» **SET TASK**
What lies from the line containing "profile, BODY_STEPS, parts)" through the line containing "if empty is"? Print exactly those lines, with both ends, and no others.

» **DATASET EXTRACT**
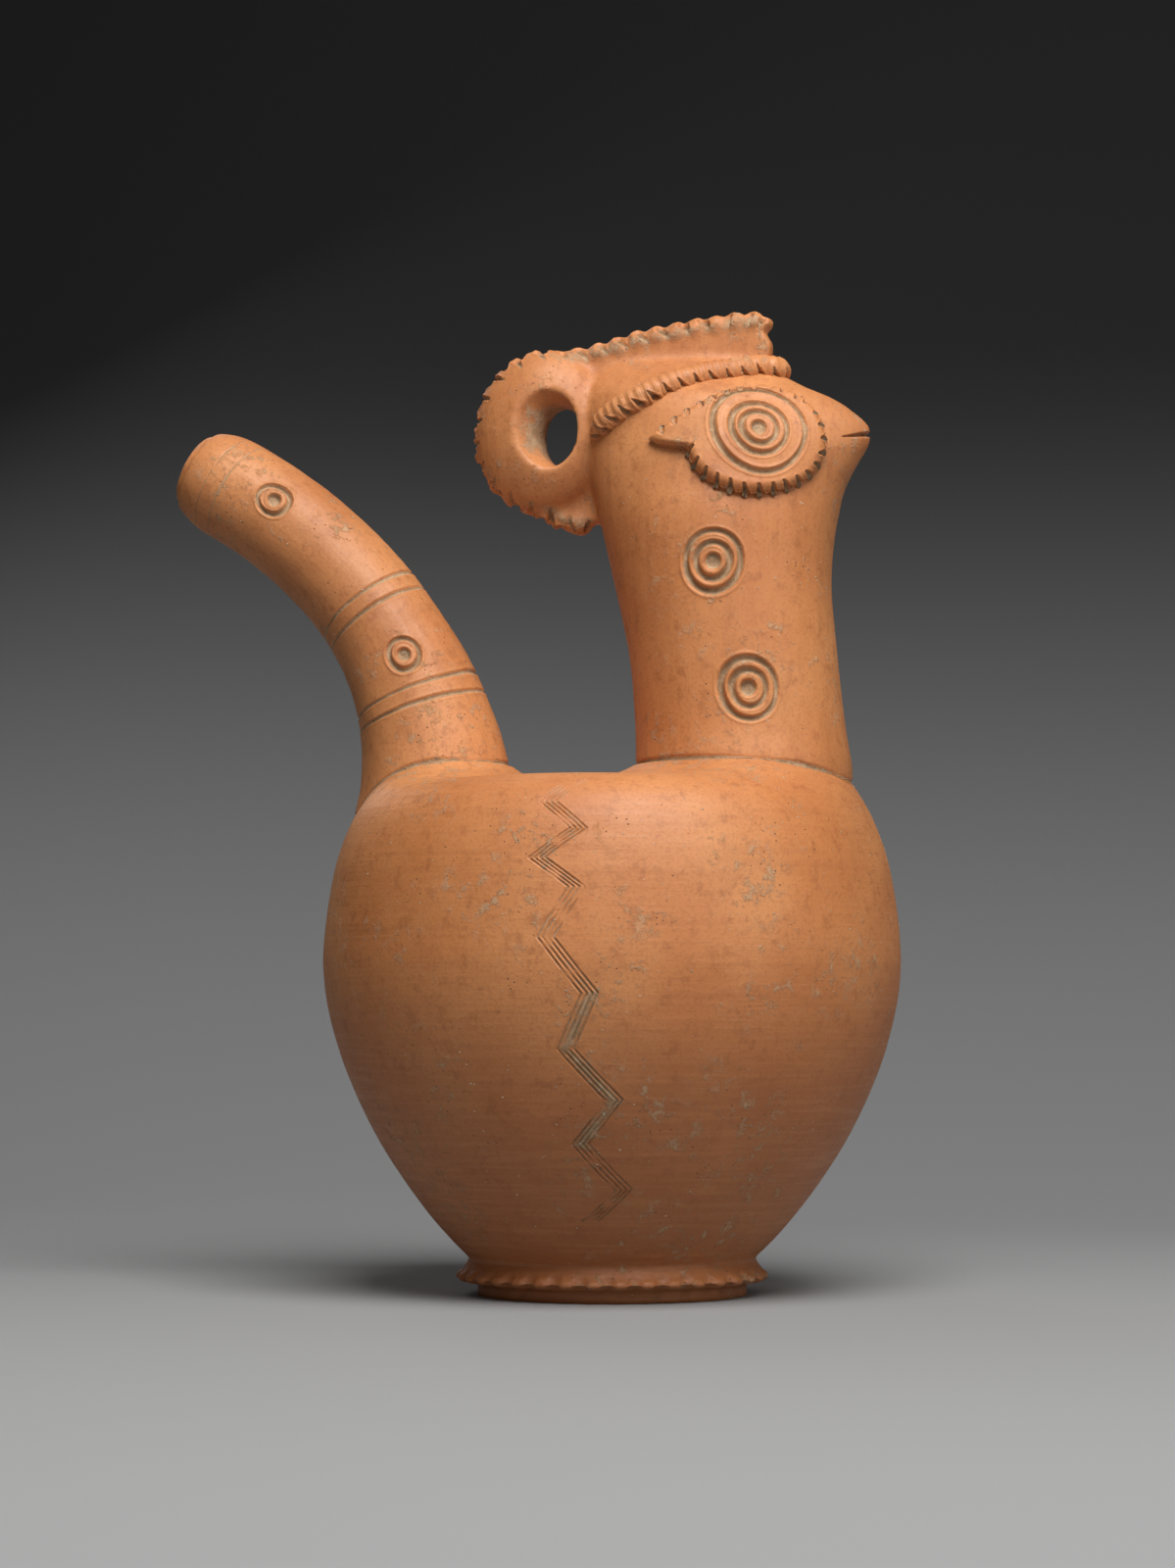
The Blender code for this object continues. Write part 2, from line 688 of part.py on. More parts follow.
def eye_pad(name, side, collection):
    """Pad of clay laid on the head, with its rings in the same lofted skin."""
    def place(radius, turn, lift):
        x = head_x(EYE_PLACE) + radius * math.cos(turn)
        z = head_z(EYE_HEIGHT) + radius * math.sin(turn) * EYE_SQUASH
        point, normal = head_skin(x, z), skin_normal(head_skin, x, z)
        point += normal * lift
        return Vector((point.x, side * point.y, point.z))

    turns = [2.0 * math.pi * i / EYE_COLUMNS for i in range(EYE_COLUMNS)]
    rings = [[place(radius, turn, EYE_LIFT + lift) for turn in turns]
             for radius, lift in eye_rows()]
    for share, lift in EYE_EDGE:
        ring = []
        for i, turn in enumerate(turns):
            notch = EYE_NOTCH_SHARE if i % 2 and share == 1.0 and notched(turn) else 1.0
            ring.append(place(share * notch * eye_outline(turn), turn, lift * EYE_LIFT))
        rings.append(ring)
    return loft(name, rings, collection)


def notched(turn):
    """The eye pad's edge is cut along its lower and front side."""
    return not EYE_PLAIN_TURNS[0] < turn % (2.0 * math.pi) < EYE_PLAIN_TURNS[1]


def rim_scoops(collection):
    """Round cuts, one beside the other, across the lower edge of the foot's rim."""
    shell = bmesh.new()
    rim = FOOT_RADIUS + RIM_OVERHANG
    for i in range(RIM_SCOOPS):
        turn = 2.0 * math.pi * (i + SCOOP_TURN) / RIM_SCOOPS
        out = Vector((math.cos(turn), math.sin(turn), 0.0))
        reach = SCOOP_RADIUS - SCOOP_DEPTH
        low = (out - Vector((0.0, 0.0, 1.0))).normalized()
        middle = out * rim + Vector((0.0, 0.0, RIM_HEIGHT)) + low * reach
        across = (out + Vector((0.0, 0.0, 1.0))).normalized()
        place = across.to_track_quat("Z", "Y").to_matrix().to_4x4()
        place.translation = middle
        bmesh.ops.create_cone(shell, cap_ends=True, segments=SCOOP_SIDES, radius1=SCOOP_RADIUS,
                              radius2=SCOOP_RADIUS, depth=4.0 * RIM_OVERHANG, matrix=place)
    return as_tool(add_object("rim_scoops", finish_mesh("rim_scoops", shell), collection))


def beak_slit(collection):
    """Narrow mouth cut into the tip of the beak, rising a little towards the tip."""
    shell = bmesh.new()
    bmesh.ops.create_cube(shell, size=1.0)
    width = 2.2 * NECK_RADIUS * head_section(BEAK_SLIT_SHARE)[2]
    for vertex in shell.verts:
        vertex.co.x *= 2.0 * BEAK_SLIT_DEPTH
        vertex.co.y *= width
        vertex.co.z = vertex.co.z * BEAK_SLIT_HEIGHT + BEAK_SLIT_RISE * vertex.co.x
        vertex.co.x += head_x(head_section(BEAK_SLIT_SHARE)[1])
        vertex.co.z += head_z(BEAK_SLIT_SHARE)
    return as_tool(add_object("beak_slit", finish_mesh("beak_slit", shell), collection))


def cavity(collection):
    """The empty room inside: body, neck with head, and the spout's open bore."""
    outer = shoulder_profile(ROOM_SHOULDER_ROWS) + lower_profile(ROOM_LOWER_ROWS)
    inner = [(0.0, BODY_TOP - BODY_WALL)] + inset(outer, BODY_WALL)
    inner = [point for point in inner if point[1] > FLOOR_THICKNESS + BODY_WALL]
    corner = FOOT_RADIUS - BODY_WALL
    inner += [(corner, FLOOR_THICKNESS + ROOM_FLOOR_CURVE * BODY_WALL)]
    inner += [(corner - BODY_WALL, FLOOR_THICKNESS), (0.0, FLOOR_THICKNESS)]
    room = as_tool(turned("cavity", inner, ROOM_STEPS, collection))
    combine(room, head_bore(collection), "UNION")
    combine(room, spout_bore(collection), "UNION")
    return room


def vessel():
    parts = new_collection("spouted_vessel")
    tools = new_collection("cutters")
    profile = shoulder_profile(SHOULDER_ROWS) + lower_profile(LOWER_ROWS) + foot_profile()
    body = turned("vessel", profile, BODY_STEPS, parts)
    body.data.materials.append(clay_material())
    for added in (spout, head, crest, loop, brow):
        combine(body, added(tools), "UNION")
    for name, side in (("eye_pad_near", 1), ("eye_pad_far", -1)):
        combine(body, eye_pad(name, side, tools), "UNION")
    for cut in (finger_hole, cavity, beak_slit, stamps, zigzags, rim_scoops):
        combine(body, cut(tools), "DIFFERENCE")
    return body


clear_scene()
vessel()
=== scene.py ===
# %% [markdown]
# A pouring vessel in the shape of a bird, fired from coarse orange clay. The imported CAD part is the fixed
# frame, and everything below is laid over it in metres, with X towards the beak and Z up. The real one is
# one piece of fired clay, but it was made from parts: a body turned on the wheel, a rolled spout, a neck
# with the head, and small pads and strips of clay. The script builds it in the same order.

# %% Load the frame
import math
from contextlib import contextmanager

import bmesh
import bpy
import numpy as np
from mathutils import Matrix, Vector
from mathutils.bvhtree import BVHTree
from mathutils.kdtree import KDTree


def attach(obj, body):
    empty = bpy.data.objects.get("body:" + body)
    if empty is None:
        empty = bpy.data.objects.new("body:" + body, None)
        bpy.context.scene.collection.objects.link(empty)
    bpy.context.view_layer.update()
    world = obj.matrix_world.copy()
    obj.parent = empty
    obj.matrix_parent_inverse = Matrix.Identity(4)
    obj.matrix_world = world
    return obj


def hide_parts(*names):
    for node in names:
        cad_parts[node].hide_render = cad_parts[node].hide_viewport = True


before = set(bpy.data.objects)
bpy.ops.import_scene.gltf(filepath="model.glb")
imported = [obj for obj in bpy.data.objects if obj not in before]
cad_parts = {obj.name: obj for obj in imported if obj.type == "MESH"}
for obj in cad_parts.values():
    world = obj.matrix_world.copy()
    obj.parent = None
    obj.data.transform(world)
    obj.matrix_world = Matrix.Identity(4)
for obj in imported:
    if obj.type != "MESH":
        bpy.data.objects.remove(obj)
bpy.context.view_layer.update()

# %% [markdown]
# The camera stands where the photographer stood: low, a little to the bird's front, and looking slightly
# up. A long lens keeps the form undistorted. The sensor's 36 mm lie along the picture's long side.

# %% Camera
CAMERA_PLACE = Vector((0.2620, -1.2325, 0.0973))
CAMERA_AIM = Vector((-0.0086, -0.0018, 0.1806))
VIEW_ANGLE = math.radians(25.0)
SENSOR = 36.0


def add_camera():
    camera = bpy.data.objects.new("camera", bpy.data.cameras.new("camera"))
    bpy.context.scene.collection.objects.link(camera)
    camera.location = CAMERA_PLACE
    camera.rotation_euler = (CAMERA_AIM - CAMERA_PLACE).to_track_quat("-Z", "Y").to_euler()
    camera.data.sensor_width = SENSOR
    camera.data.lens = SENSOR / 2.0 / math.tan(VIEW_ANGLE / 2.0)
    bpy.context.scene.camera = camera
    return camera


print("lens", round(add_camera().data.lens, 1), "mm")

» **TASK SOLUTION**
    body = turned("vessel", profile, BODY_STEPS, parts)
    body.data.materials.append(clay_material())
    for added in (spout, head, crest, loop, brow):
        combine(body, added(tools), "UNION")
    for name, side in (("eye_pad_near", 1), ("eye_pad_far", -1)):
        combine(body, eye_pad(name, side, tools), "UNION")
    for cut in (finger_hole, cavity, beak_slit, stamps, zigzags, rim_scoops):
        combine(body, cut(tools), "DIFFERENCE")
    return body


clear_scene()
vessel()
=== scene.py ===
# %% [markdown]
# A pouring vessel in the shape of a bird, fired from coarse orange clay. The imported CAD part is the fixed
# frame, and everything below is laid over it in metres, with X towards the beak and Z up. The real one is
# one piece of fired clay, but it was made from parts: a body turned on the wheel, a rolled spout, a neck
# with the head, and small pads and strips of clay. The script builds it in the same order.

# %% Load the frame
import math
from contextlib import contextmanager

import bmesh
import bpy
import numpy as np
from mathutils import Matrix, Vector
from mathutils.bvhtree import BVHTree
from mathutils.kdtree import KDTree


def attach(obj, body):
    empty = bpy.data.objects.get("body:" + body)
    if empty is None:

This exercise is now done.